Когда в 97-м мы покупали дом, в Липском обитали человек тридцать. Старики и люди, потерявшие работу и смысл жизни. Пили. Но ещё БЫЛИ. А сейчас остались четверо. Летом приезжают дачники из Москвы и Петербурга.
И живут там звери да птицы, и деревня быстро становится лесом.
В деревне Бог живёт не по углам,
как думают насмешники , а всюду.
Он освещает кровлю и посуду
и честно делит двери пополам.
В деревне — он в избытке. В чугуне
он варит по субботам чечевицу,
приплясывает сонно на огне,
подмигивает мне, как очевидцу.
Он изгороди ставит. Выдает
девицу за лесничего. И, в шутку,
устраивает вечный недолёт
объездчику, стреляющему в утку.
Возможность же всё это наблюдать,
к осеннему прислушиваясь свисту,
единственная, в общем, благодать,
доступная в деревне атеисту.
Да, русский Бог живёт именно в деревне, всё так.

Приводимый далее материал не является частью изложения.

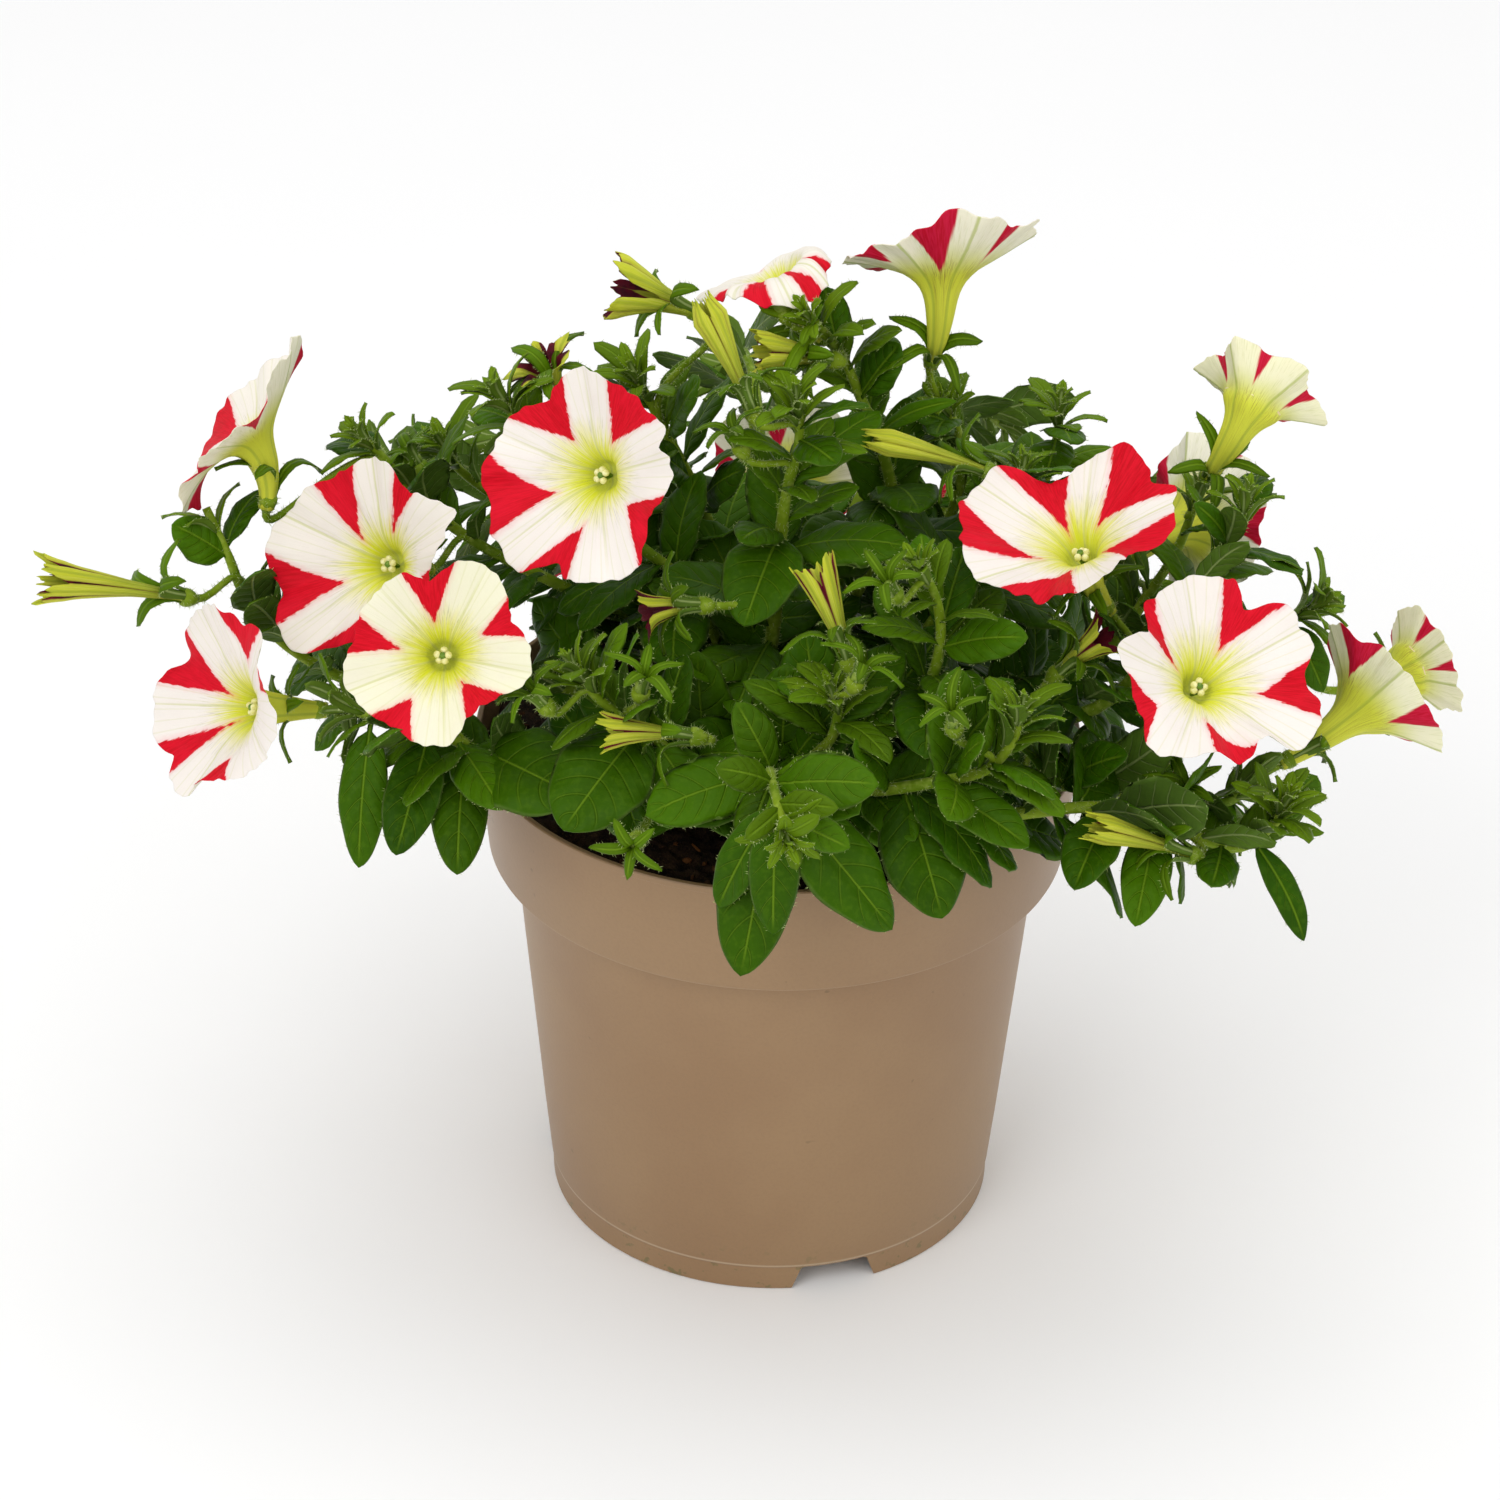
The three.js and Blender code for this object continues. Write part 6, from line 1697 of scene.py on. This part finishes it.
def plain_material(name, dark, light, scale, roughness, relief):
    """A fine grain between two colours."""
    n = Nodes(name)
    grain = n.noise(scale, 4.0)
    n.bump(grain, relief, 0.8)
    return n.finish(n.mix(n.step(grain, 0.3, 0.7), dark, light), roughness, Specular_IOR_Level=0.35)


def pot_material():
    """Matte taupe plastic with small specks."""
    n = Nodes("pot")
    broad, fine, speck = n.noise(14.0, 4.0), n.noise(900.0, 3.0), n.noise(150.0, 2.0)
    colour = n.mix(n.step(broad, 0.35, 0.65), srgb(142, 111, 78), srgb(148, 118, 84))
    colour = n.mix(n.times(n.step(fine, 0.4, 0.7), 0.12), colour, srgb(120, 96, 70))
    colour = n.mix(n.times(n.step(speck, 0.74, 0.78), 0.4), colour, srgb(96, 78, 50))
    z = n.new("ShaderNodeSeparateXYZ", n.place()).outputs[2]
    # Painted highlight: pale lines along the collar step and the foot line, where the edge of each step
    # catches the light
    for height in (COLLAR_Z, FOOT_LINE_Z):
        away = n.size(n.minus(z, height * MM))
        line = n.fall(away, 0.0001, 0.0006)
        colour = n.mix(n.times(line, 0.5), colour, srgb(196, 176, 150))
    # Marks of algae near the foot
    low = n.fall(z, 0.0, 0.022)
    marks = n.times(low, n.step(n.noise(300.0, 4.0), 0.6, 0.68))
    colour = n.mix(n.times(marks, 0.55), colour, srgb(86, 92, 50))
    n.bump(fine, 0.06, 0.6)
    return n.finish(colour, n.linear(broad, 0.12, 0.36), Specular_IOR_Level=0.45)


def soil_material():
    """Dark peat, with lighter bits where the look says so."""
    n = Nodes("soil")
    tint, _, _ = n.vector_of("look")
    coarse, fine = n.noise(240.0, 5.0), n.noise(1400.0, 3.0)
    colour = n.mix(n.step(coarse, 0.35, 0.68), srgb(26, 18, 12), srgb(62, 44, 30))
    colour = n.mix(n.times(n.step(fine, 0.55, 0.75), 0.5), colour, srgb(92, 66, 42))
    colour = n.mix(tint, colour, srgb(168, 104, 52))
    n.bump(n.plus(coarse, n.times(fine, 0.5)), 1.2, 1.0)
    return n.finish(colour, 0.9, Specular_IOR_Level=0.2)


leaf_look, stem_look = leaf_material(), stem_material()
fruit_look = plain_material("fruit", srgb(104, 132, 36), srgb(140, 160, 60), 300.0, 0.5, 0.2)
anther_look = plain_material("anther", srgb(222, 214, 130), srgb(246, 242, 190), 900.0, 0.8, 0.2)
stigma_look = plain_material("stigma", srgb(80, 118, 30), srgb(120, 150, 50), 900.0, 0.4, 0.1)
faded_look = faded_material()
hair_look = plain_material("hair", srgb(176, 196, 112), srgb(204, 218, 150), 300.0, 0.6, 0.05)

for stem in stems.values():
    looks = [stem_look, leaf_look, stem_look, fruit_look, hair_look]
    piece(stem_skin(stem), "leafy_stem_" + stem["name"], looks)
for number, flower in enumerate(flowers):
    skin = Skin()
    look = FLOWER_LOOKS[flower["name"]]
    add_corolla(skin, flower, look, number)
    petal = petal_material("petal_" + flower["name"], look["yellow"], look["cream"], 1.7 * number)
    piece(skin, "flower_" + flower["name"], [petal, anther_look, stigma_look])
for faded in faded_flowers:
    skin = Skin()
    add_furled(skin, faded)
    piece(skin, "faded_flower_" + faded["name"], [faded_look])
for number, (name, leaf) in enumerate(own_leaves.items()):
    skin = Skin()
    add_leaf(skin, leaf, random_source(OWN_LEAF_SEED + number), 0, 0.05)
    piece(skin, "leaf_" + name, [leaf_look])


# Pot

POT_COLUMNS = 180
SHARPEST_SMOOTH = 35


def pot_profile():
    """Radius and height round the pot's section: under the floor, up the outside and down the inside."""
    foot, step, top, collar, rim = FOOT_RADIUS, STEP_RADIUS, WALL_TOP_RADIUS, COLLAR_RADIUS, RIM_RADIUS
    wall, height = POT_WALL, POT_HEIGHT
    skirt, floor, ledge = foot - FOOT_WALL, FLOOR_TOP_Z - wall, COLLAR_Z + wall
    return [
        (0.5, floor), (skirt - 1, floor), (skirt, floor - 1), (skirt, 0.6), (skirt + 0.6, 0),
        (foot - 0.5, 0), (foot, 0.5), (foot + 0.2, STEP_Z - 0.9), (foot + 0.25, STEP_Z - 0.5),
        (step - 0.1, STEP_Z - 0.1), (step, STEP_Z + 0.4), (step + 2.1, 30), (step + 4.6, 57),
        (step + 8.2, 95), (top - 0.4, COLLAR_Z - 4), (top, COLLAR_Z - 0.9), (top + 0.7, COLLAR_Z - 0.15),
        (collar - 1.2, COLLAR_Z), (collar - 0.4, COLLAR_Z + 0.3), (collar, COLLAR_Z + 1.1),
        (rim - 0.6, height - 6.2), (rim - 0.35, height - 3.2), (rim - 0.3, height - 2.4),
        (rim - 0.05, height - 2.2), (rim, height - 1.8), (rim, height - 0.5), (rim - 0.3, height - 0.1),
        (rim - 0.7, height), (rim - wall + 0.2, height), (rim - wall - 0.1, height - 0.3),
        (rim - wall - 0.3, height - 2.4), (collar - wall, ledge + 0.6), (collar - wall - 0.6, ledge),
        (top - wall, ledge), (step - wall, FLOOR_TOP_Z + 1), (step - wall - 1, FLOOR_TOP_Z),
        (0.5, FLOOR_TOP_Z),
    ]


def prism(outline, low, high):
    """A block over an outline of (x, z) points, from one y to another."""
    count = len(outline)
    points = [(x, y, z) for y in (low, high) for x, z in outline]
    sides = [(count + i, count + (i + 1) % count, (i + 1) % count, i) for i in range(count)]
    mesh = bpy.data.meshes.new("cutter")
    mesh.from_pydata(points, [], [tuple(range(count)), tuple(range(count, 2 * count))[::-1], *sides])
    made = bpy.data.objects.new("cutter", mesh)
    bpy.context.scene.collection.objects.link(made)
    return made


def arch_outline():
    """The outline of an arch in the foot ring, wider below and with round corners above."""
    foot, head, corner = ARCH_BOTTOM_WIDTH / 2, ARCH_TOP_WIDTH / 2, ARCH_CORNER
    bend = [(head + 0.5 - corner + corner * math.cos(a), ARCH_HEIGHT - corner + corner * math.sin(a))
            for a in np.linspace(0, math.pi / 2, 5)]
    right = [(foot + 1, -3), *bend]
    return right + [(-x, z) for x, z in right[::-1]]


def arch_cutters():
    """Blocks that cut the arches through the foot ring."""
    for i in range(ARCH_COUNT):
        block = prism(arch_outline(), 0, 20)
        turn = math.radians(ARCH_ANGLE + 360 * i / ARCH_COUNT + 90)
        out = Matrix.Translation((0, 8 - FOOT_RADIUS - 14, 0))
        block.data.transform(Matrix.Rotation(turn, 4, "Z") @ out)
        yield block


def drain_cutters():
    """Rods that cut the drain holes through the floor."""
    ring = [(DRAIN_RADIUS * a, DRAIN_RADIUS * b) for a, b in zip(*circle(28))]
    for i in range(DRAIN_COUNT):
        angle = math.radians(360 * (i + 0.5) / DRAIN_COUNT + ARCH_ANGLE)
        x, y = DRAIN_RING_RADIUS * math.cos(angle), DRAIN_RING_RADIUS * math.sin(angle)
        block = prism(ring, -6, 6)
        lay = Matrix.Translation((x, y, FLOOR_TOP_Z - 1))
        block.data.transform(lay @ Matrix.Rotation(math.pi / 2, 4, "X"))
        yield block


def cut(target, cutters):
    """Takes the shapes of the cutters out of a piece."""
    for i, cutter in enumerate(cutters):
        cutter.data.transform(Matrix.Scale(MM, 4))
        modifier = target.modifiers.new(f"cut{i}", "BOOLEAN")
        modifier.object, modifier.operation, modifier.solver = cutter, "DIFFERENCE", "EXACT"
    graph = bpy.context.evaluated_depsgraph_get()
    mesh = bpy.data.meshes.new_from_object(target.evaluated_get(graph), depsgraph=graph)
    target.modifiers.clear()
    target.data = mesh
    for cutter in cutters:
        bpy.data.objects.remove(cutter)


c, s = circle(POT_COLUMNS)
skin = Skin()
skin.add(np.array([[(r * a, r * b, z) for a, b in zip(c, s)] for r, z in pot_profile()], float),
         NO_LOOK, NO_LOOK, 0)
pot = skin.finish("pot_look", [pot_material()])
cut(pot, [*arch_cutters(), *drain_cutters()])
for polygon in pot.data.polygons:
    polygon.use_smooth = True
pot.data.set_sharp_from_angle(angle=math.radians(SHARPEST_SMOOTH))
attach(pot, "root")
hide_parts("pot")

# Soil

SOIL_COLUMNS = 220
SOIL_ROWS = 90
SOIL_BITS = 260
# Length and height of the lumps of the soil
SOIL_WAVES = [(31, 0.9), (17, 0.8), (9, 0.7), (5.5, 0.5), (3.4, 0.42), (2.3, 0.3)]


def lumps(x, y):
    """Uneven ground: waves of several lengths that cross each other."""
    random = random_source(SOIL_SEED)
    height = np.zeros_like(x)
    for wave, size in SOIL_WAVES:
        for _ in range(3):
            a = 2 * math.pi * random()
            run = (x * math.cos(a) + y * math.sin(a)) * 2 * math.pi / wave
            height += size / 1.7 * np.sin(run + 6.28 * random())
    return height


def soil_skin():
    """The root ball, whose uneven top has small bits of bark and fibre in it."""
    skin = Skin()
    gap = POT_WALL + SOIL_GAP
    inside, ledge, collar = STEP_RADIUS - gap, COLLAR_Z + gap, COLLAR_RADIUS - gap
    slope = (RIM_RADIUS - COLLAR_RADIUS) / (POT_HEIGHT - COLLAR_Z)
    top_edge = collar + slope * (SOIL_Z - ledge)
    below = [(0.5, FLOOR_TOP_Z + SOIL_GAP), (inside, FLOOR_TOP_Z + SOIL_GAP),
             (WALL_TOP_RADIUS - gap, ledge), (collar, ledge), (top_edge - 0.3, SOIL_Z - 4)]
    c, s = circle(SOIL_COLUMNS)
    rings = [np.stack([r * c, r * s, np.full(SOIL_COLUMNS, float(z))], -1) for r, z in below]
    for share in np.linspace(1, 0.02, SOIL_ROWS):
        x, y = (top_edge - 0.1) * share * c, (top_edge - 0.1) * share * s
        z = SOIL_Z - 1.2 + 1.5 * (1 - share * share) + lumps(x, y)
        rings.append(np.stack([x, y, z], -1))
    skin.add(np.array(rings), NO_LOOK, NO_LOOK, 0)
    random = random_source(SOIL_BIT_SEED)
    for _ in range(SOIL_BITS):
        distance, angle = (top_edge - 3) * math.sqrt(random()), 2 * math.pi * random()
        x, y = distance * math.cos(angle), distance * math.sin(angle)
        share = distance / top_edge
        z = SOIL_Z - 1.0 + 1.5 * (1 - share * share) + float(lumps(np.array([x]), np.array([y]))[0])
        way = unit(np.array([random() - 0.5, random() - 0.5, 0.3 * random()]))
        look = (0.75 * random() ** 2, 0, 0)
        radius, length = 0.5 + 1.1 * random(), 1.5 + 4 * random()
        add_ball(skin, np.array([x, y, z]), way, radius, length, look, 0, 5, 4)
    return skin


piece(soil_skin(), "potting_soil", [soil_material()])

# Floor, light and camera

FLOOR_HALF = 6.0
WORLD_STRENGTH = 0.83
LIGHT_AIM = Vector((0, 0, 0.2))
SENSOR_WIDTH = 36
# Soft lights: name, place, size in metres, power in watts
LIGHTS = [
    ("key", (-0.8, -1.4, 1.5), 1.0, 10),
    ("fill", (1.3, -1.1, 0.9), 1.2, 3),
    ("top", (0.1, 0.2, 1.9), 1.4, 7),
]


def make_floor():
    mesh = bpy.data.meshes.new("floor")
    corners = [(-1, -1), (1, -1), (1, 1), (-1, 1)]
    mesh.from_pydata([(x * FLOOR_HALF, y * FLOOR_HALF, 0) for x, y in corners], [], [(0, 1, 2, 3)])
    made = bpy.data.objects.new("floor", mesh)
    bpy.context.scene.collection.objects.link(made)
    dark, light = (0.94, 0.94, 0.94, 1), (0.95, 0.95, 0.95, 1)
    mesh.materials.append(plain_material("floor", dark, light, 3.0, 0.9, 0.01))
    return made


def make_light(name, place, size, power):
    data = bpy.data.lights.new(name, "AREA")
    data.size, data.energy = size, power
    light = bpy.data.objects.new(name, data)
    light.location = place
    light.rotation_mode = "QUATERNION"
    light.rotation_quaternion = (Vector(place) - LIGHT_AIM).to_track_quat("Z", "Y")
    bpy.context.scene.collection.objects.link(light)


def make_camera():
    data = bpy.data.cameras.new("camera")
    data.sensor_width = SENSOR_WIDTH
    data.lens = SENSOR_WIDTH * FOCAL_PIXELS / PICTURE_SIDE
    data.clip_end = 50
    made = bpy.data.objects.new("camera", data)
    turn = Matrix([list(RIGHT), list(UPWARD), list(-FORWARD)]).transposed().to_4x4()
    made.matrix_world = Matrix.Translation(Vector(EYE * MM)) @ turn
    bpy.context.scene.collection.objects.link(made)
    return made


floor = make_floor()

world = bpy.data.worlds.new("studio")
world.use_nodes = True
backdrop = world.node_tree.nodes["Background"]
backdrop.inputs["Color"].default_value = (1, 1, 1, 1)
backdrop.inputs["Strength"].default_value = WORLD_STRENGTH
bpy.context.scene.world = world
for row in LIGHTS:
    make_light(*row)
bpy.context.scene.camera = make_camera()
bpy.context.scene.view_settings.view_transform = "Standard"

Каждый предмет представляет особую ценность. И в плане нужности (в деревне всё нужно!) и в плане того, что вещей мало — всё особенно ценно. И событий мало — и каждое на вес золота. И сейчас так у нас: «А что за мужчина вчера проходил мимо? А рыжий кот чей? А когда приедет автолавка?»
В глухой деревне даже жизнь мотылька — событие. И холод сеней, когда выходишь из натопленной комнаты, ощущаешь совсем иначе, чем городской холодок.
Снег сено запорошил
сквозь щели под потолком.
Я сено разворошил
и встретился с мотыльком.
Мотылёк, мотылёк,
от смерти себя сберёг,
забравшись на сеновал.
Выжил, зазимовал.
Выбрался и глядит,
как «летучая мышь» чадит,
как ярко освещена
бревенчатая стена.
Приблизив его к лицу,
я вижу его пыльцу
отчетливей, чем огонь,
чем собственную ладонь.
Среди вечерней мглы
мы тут совсем одни.
И пальцы мои теплы,
как июльские дни.
Именно Бродский подарил мне чувство Бога. Присутствие Бога в жизни. Как и чувство России.
Сейчас часто цитируют «Не выходи из комнаты…»
Уехать из ссылки было нельзя, и именно в комнате, в замкнутом пространстве была защита. Место размышлений, чтения Одена, место работы. Выйти — потерять себя в большом пространстве. В комнате — сосредоточение, углубление. Изоляция порой даёт больше, чем свобода выбора.
Бродский — очень русский поэт. Венеция напоминала ему Ленинград. Маленькие города Европы и Америки — города покинутой Родины. Но русской деревни ему больше видеть не довелось. Никогда.